Undoubtedly, the most sobering group – n9 – teaches us that more than 40% of all patients for whom the cardiac catheterization team was emergently activated did not need it, or achieved suboptimal results. As the authors recognize, this is a far cry from the over 90% complete success rates quoted when using much more restricted analysis groups, although they can replicate this figure by dividing the number of patients in whom PCI was successful by those in whom it was attempted.

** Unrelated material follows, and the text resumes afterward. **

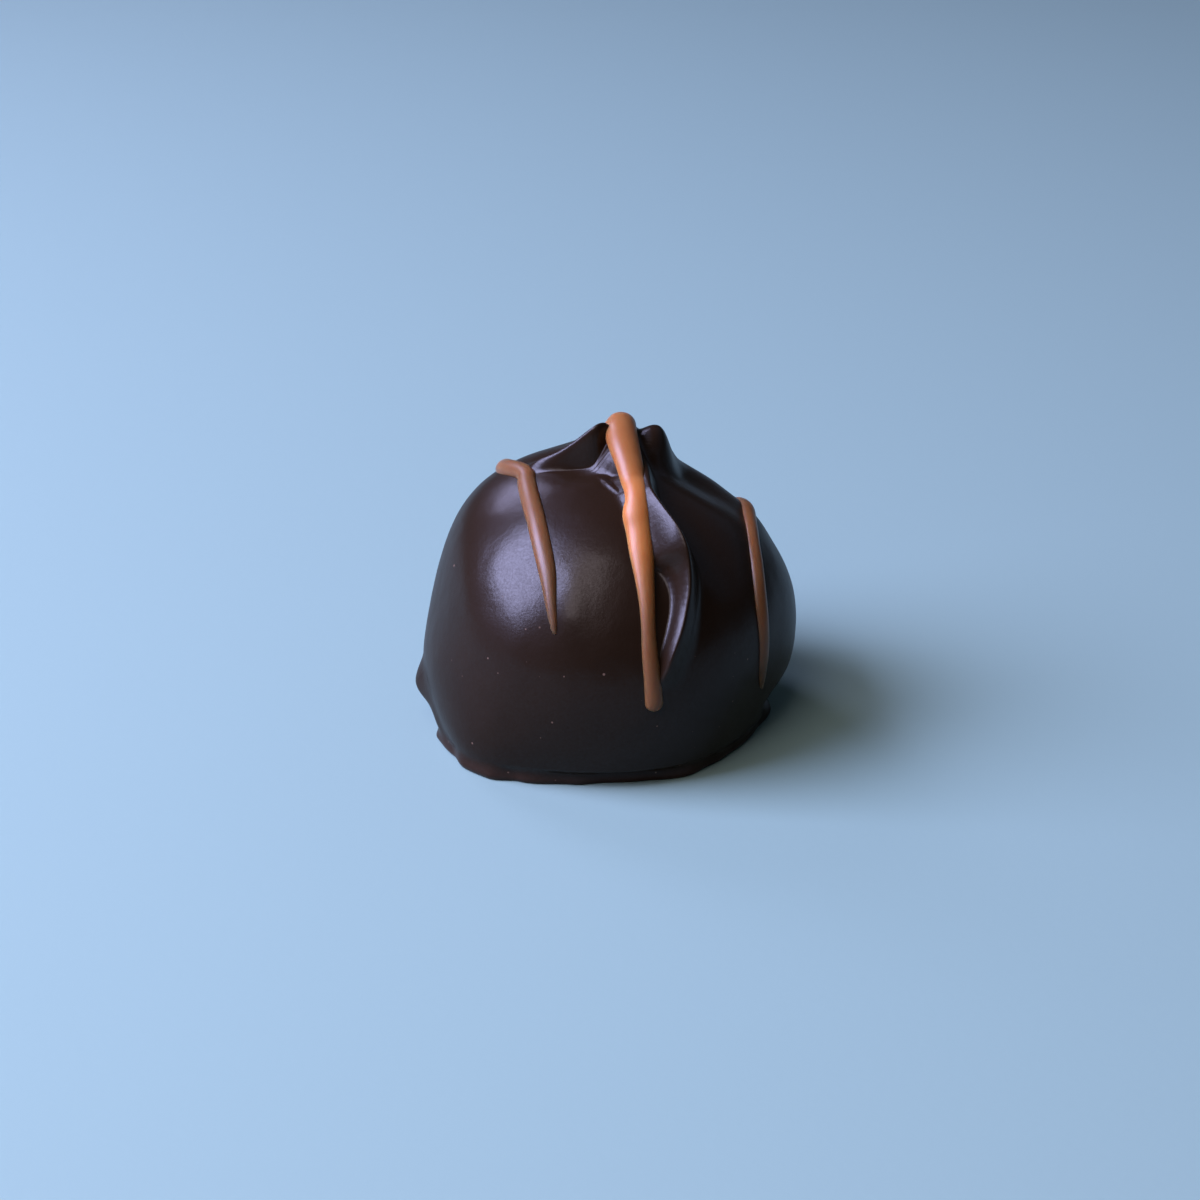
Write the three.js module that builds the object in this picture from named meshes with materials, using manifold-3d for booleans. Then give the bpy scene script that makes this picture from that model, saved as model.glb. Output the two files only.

It may be important to focus on the persistently high rate of false-positive activations of the cardiac catheterization team, as it drains resources and reduces the enthusiasm for prompt response in the face of a high rate of “false alerts” – the so-called “STEMI fatigue.” Interestingly, there is much more “patient dropout” from lack of confirmation of STEMI by angiography than from incorrect diagnosis by paramedics or Emergency Department physicians. In the Ontario system, among 134 activations, 90% were deemed “clinical MI – n4” by the attending cardiologist, using the denominators promoted in this paper, but a full 21% did not have a culprit lesion supporting the diagnosis of STEMI – twice as much as the rate of disagreement between the various levels of patient evaluation.4,5 I doubt though that all systems are blessed with such a high level of diagnostic acuity. In our system (data not published), as many as two-thirds of the activations from the Emergency Medical Service (EMS) team are inaccurate. The presence of structural heart disease and congestive heart failure were the most common factors associated with the 36% rate of false activation of the STEMI network in an in-detail analysis from Boston.5,6

I applaud the authors for trying to standardize these important “denominators,” but I doubt that they can truly affect clinical practice. As they appropriately recognize, the accounting of the activity in this arena embraces many constituencies with different emphasis. Just like the United Kingdom, in the United States the focus of the National Cardiovascular Database Registry (NCDR), which tracks outcomes of PCI, is different from that of the NCDR-Acute Coronary Treatment and Intervention Outcomes Network (ACTION) registry tracking all MI hospitalizations in acute care hospitals, regardless of whether primary PCI was performed or not. Moreover, many of the groups defined by the HEAT-SEALED investigators are tracked by different entities, such as EMS, hospital administrators, interventional cardiology, etc, for different purposes.

As always, the devil is in the details. Let’s keep looking! 

References

1.    Shahzad A, Mars C, Dip HE, et al. Describing activity in primary percutaneous coronary intervention: an exploration of denominators. From the HEAT trial - a systematic evaluation of PPCI activations in Liverpool, explaining denominators (HEAT-SEALED). J Invasive Cardiol 2016;28:247-252. Epub 2016 Apr 15.

2.    Shahzad A, Kemp I, Mars C, et al. Unfractionated heparin versus bivalirudin in primary percutaneous coronary intervention (HEAT-PPCI): an open-label, single centre, randomised controlled trial. Lancet. 2014;384:1849-1858.

3.    Kontos MC, Kurz MC, Roberts CS, et al. An evaluation of the accuracy of emergency physician activation of the cardiac catheterization laboratory for patients with suspected ST-segment elevation myocardial infarction. Ann Emerg Med. 2010;55:423-430.

4.    Grines CL, Browne KF, Marco J, et al. A comparison of immediate angioplasty with thrombolytic therapy for acute myocardial infarction. The Primary Angioplasty in Myocardial Infarction Study Group. N Engl J Med. 1993;328:673-679.

5.    Cantor WJ, Hoogeveen P, Robert A, et al. Prehospital diagnosis and triage of ST-elevation myocardial infarction by paramedics without advanced care training. Am Heart J. 2012;164:201-206.

6.    McCabe JM, Armstrong EJ, Kulkarni A, et al. Prevalence and factors associated with false-positive ST-segment elevation myocardial infarction diagnoses at primary percutaneous coronary intervention-capable centers: a report from the Activate-SF registry. Arch Intern Med. 2012;172:864-871.


From the New York Methodist Hospital, Brooklyn, New York. 

Disclosure: The author has completed and returned the ICMJE Form for Disclosure of Potential Conflicts of Interest. Dr Brener reports consulting and speaker fees from AstraZeneca and The Medicines Company.